(Exercise requirements):
Select, from the data, each line where "json" occurs.

(Dataset excerpt):

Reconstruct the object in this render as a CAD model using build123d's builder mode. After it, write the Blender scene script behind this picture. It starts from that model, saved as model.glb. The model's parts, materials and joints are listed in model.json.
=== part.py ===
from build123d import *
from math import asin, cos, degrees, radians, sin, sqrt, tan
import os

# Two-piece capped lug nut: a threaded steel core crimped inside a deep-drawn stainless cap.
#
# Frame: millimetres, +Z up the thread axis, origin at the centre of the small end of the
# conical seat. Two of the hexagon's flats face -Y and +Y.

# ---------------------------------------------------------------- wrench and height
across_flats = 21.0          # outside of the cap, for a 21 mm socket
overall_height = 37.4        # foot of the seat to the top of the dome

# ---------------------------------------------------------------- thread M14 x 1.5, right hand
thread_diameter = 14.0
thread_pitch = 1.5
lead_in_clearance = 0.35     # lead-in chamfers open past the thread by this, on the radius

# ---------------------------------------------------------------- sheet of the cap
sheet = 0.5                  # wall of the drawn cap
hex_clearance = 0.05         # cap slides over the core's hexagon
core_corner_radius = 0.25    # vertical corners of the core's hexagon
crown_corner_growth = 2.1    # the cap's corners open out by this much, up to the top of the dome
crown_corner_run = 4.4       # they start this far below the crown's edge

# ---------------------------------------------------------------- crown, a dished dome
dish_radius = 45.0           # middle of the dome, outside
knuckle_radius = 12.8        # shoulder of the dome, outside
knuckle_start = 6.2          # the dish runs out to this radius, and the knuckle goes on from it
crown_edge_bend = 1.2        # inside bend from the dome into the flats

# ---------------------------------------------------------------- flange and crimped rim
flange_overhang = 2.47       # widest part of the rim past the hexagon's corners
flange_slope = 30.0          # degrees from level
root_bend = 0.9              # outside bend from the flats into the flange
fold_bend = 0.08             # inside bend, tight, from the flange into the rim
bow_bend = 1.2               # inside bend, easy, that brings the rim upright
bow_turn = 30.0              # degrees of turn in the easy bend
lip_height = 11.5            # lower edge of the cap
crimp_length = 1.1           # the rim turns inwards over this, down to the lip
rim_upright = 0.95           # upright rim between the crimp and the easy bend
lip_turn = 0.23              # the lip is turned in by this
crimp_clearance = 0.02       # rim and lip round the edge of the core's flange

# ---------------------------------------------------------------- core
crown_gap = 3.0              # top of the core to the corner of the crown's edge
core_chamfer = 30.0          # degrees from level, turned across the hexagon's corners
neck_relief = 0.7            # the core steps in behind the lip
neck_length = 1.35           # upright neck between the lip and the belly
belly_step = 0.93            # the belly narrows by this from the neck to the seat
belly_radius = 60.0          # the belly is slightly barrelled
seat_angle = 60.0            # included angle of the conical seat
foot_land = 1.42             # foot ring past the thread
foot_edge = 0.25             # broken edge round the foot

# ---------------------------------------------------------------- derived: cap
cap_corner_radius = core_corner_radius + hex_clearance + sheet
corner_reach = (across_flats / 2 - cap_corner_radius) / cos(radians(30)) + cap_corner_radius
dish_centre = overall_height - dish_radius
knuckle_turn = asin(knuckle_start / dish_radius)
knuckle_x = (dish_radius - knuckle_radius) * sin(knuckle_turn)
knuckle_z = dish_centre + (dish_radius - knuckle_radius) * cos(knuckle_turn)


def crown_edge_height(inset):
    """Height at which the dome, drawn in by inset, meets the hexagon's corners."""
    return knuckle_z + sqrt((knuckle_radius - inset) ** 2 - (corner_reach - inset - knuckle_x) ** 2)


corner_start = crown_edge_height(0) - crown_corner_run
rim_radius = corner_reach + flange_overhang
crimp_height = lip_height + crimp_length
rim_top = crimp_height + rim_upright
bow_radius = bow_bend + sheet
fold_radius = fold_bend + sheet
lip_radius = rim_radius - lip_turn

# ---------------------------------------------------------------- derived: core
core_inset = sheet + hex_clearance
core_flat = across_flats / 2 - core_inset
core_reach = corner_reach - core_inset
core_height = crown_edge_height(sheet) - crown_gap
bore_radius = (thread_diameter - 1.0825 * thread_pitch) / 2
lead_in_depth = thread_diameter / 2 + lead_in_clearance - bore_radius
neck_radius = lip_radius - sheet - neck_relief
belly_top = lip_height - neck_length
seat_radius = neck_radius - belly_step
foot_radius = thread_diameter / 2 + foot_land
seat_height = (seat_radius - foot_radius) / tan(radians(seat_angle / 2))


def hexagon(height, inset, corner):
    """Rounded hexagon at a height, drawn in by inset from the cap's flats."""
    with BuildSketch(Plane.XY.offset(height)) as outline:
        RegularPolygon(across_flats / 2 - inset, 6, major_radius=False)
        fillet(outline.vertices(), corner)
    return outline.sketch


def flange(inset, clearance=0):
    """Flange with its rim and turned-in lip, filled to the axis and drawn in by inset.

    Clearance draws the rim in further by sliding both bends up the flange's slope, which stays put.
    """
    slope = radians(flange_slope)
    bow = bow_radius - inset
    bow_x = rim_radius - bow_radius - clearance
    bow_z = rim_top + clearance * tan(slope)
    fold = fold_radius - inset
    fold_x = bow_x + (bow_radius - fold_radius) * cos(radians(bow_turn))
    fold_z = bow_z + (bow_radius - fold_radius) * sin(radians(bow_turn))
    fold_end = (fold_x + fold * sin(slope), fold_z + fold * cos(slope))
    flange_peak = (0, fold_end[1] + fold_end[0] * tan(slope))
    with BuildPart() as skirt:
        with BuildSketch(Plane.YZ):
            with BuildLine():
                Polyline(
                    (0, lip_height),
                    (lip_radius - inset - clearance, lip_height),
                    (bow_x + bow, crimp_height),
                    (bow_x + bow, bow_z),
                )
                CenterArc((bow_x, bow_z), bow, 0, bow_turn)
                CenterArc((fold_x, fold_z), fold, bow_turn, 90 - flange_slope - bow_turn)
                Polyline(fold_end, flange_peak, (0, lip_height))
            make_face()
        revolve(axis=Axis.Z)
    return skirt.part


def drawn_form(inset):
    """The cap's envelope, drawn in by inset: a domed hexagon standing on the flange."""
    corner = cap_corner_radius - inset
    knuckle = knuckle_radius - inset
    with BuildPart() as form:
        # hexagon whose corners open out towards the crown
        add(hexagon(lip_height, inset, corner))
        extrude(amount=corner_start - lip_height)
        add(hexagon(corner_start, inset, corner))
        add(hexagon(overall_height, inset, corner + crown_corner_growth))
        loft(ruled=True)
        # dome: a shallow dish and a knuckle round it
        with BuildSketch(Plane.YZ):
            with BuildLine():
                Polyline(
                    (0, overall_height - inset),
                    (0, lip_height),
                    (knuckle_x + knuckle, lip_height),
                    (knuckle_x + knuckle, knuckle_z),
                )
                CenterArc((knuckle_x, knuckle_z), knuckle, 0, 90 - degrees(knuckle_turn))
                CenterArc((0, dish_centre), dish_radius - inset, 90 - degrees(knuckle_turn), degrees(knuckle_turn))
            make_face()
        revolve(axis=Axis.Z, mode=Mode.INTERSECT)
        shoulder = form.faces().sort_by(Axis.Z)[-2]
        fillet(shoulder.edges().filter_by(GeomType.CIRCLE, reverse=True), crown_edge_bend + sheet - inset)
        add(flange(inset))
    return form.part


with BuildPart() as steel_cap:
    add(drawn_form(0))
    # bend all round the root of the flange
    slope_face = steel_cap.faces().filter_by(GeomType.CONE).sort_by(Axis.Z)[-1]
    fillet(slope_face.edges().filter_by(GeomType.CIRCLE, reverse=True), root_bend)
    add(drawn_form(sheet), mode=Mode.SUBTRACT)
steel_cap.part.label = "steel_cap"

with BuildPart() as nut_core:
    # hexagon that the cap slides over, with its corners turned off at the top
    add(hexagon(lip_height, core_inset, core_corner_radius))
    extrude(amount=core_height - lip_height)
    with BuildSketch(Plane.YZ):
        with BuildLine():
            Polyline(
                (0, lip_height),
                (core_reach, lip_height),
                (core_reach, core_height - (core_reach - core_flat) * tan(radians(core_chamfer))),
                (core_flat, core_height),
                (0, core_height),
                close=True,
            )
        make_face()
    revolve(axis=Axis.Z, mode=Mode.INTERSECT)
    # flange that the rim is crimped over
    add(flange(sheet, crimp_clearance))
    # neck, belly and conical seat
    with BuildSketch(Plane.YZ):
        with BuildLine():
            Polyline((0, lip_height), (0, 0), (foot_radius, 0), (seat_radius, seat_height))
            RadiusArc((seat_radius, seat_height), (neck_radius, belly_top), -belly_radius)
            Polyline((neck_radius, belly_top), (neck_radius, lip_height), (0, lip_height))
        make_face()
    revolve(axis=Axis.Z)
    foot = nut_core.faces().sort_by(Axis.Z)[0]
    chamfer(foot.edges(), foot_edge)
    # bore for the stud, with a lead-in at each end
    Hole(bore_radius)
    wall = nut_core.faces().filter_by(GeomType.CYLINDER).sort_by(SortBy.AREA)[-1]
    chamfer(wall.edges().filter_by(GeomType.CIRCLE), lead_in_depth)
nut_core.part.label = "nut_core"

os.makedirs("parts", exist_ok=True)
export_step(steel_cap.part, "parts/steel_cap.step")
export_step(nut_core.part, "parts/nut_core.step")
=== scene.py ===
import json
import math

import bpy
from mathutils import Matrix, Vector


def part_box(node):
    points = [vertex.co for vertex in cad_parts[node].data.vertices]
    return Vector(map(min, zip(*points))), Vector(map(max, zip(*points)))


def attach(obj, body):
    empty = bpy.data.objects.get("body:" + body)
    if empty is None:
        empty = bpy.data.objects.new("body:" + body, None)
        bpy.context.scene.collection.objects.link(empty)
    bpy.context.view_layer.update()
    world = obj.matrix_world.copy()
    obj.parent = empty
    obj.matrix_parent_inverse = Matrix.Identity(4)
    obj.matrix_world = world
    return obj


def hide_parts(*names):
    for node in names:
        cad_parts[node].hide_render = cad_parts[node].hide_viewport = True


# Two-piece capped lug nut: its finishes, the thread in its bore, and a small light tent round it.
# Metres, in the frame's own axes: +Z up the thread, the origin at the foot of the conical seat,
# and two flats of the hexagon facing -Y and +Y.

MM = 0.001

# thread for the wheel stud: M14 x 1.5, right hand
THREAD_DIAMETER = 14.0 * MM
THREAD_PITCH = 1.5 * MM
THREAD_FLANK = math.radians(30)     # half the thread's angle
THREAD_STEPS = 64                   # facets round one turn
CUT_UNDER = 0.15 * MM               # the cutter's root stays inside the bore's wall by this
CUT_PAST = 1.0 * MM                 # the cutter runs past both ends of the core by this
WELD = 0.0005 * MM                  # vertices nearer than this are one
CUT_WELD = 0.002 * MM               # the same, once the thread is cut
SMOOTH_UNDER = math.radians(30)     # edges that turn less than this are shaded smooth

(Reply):
Reconstruct the object in this render as a CAD model using build123d's builder mode. After it, write the Blender scene script behind this picture. It starts from that model, saved as model.glb. The model's parts, materials and joints are listed in model.json.
import json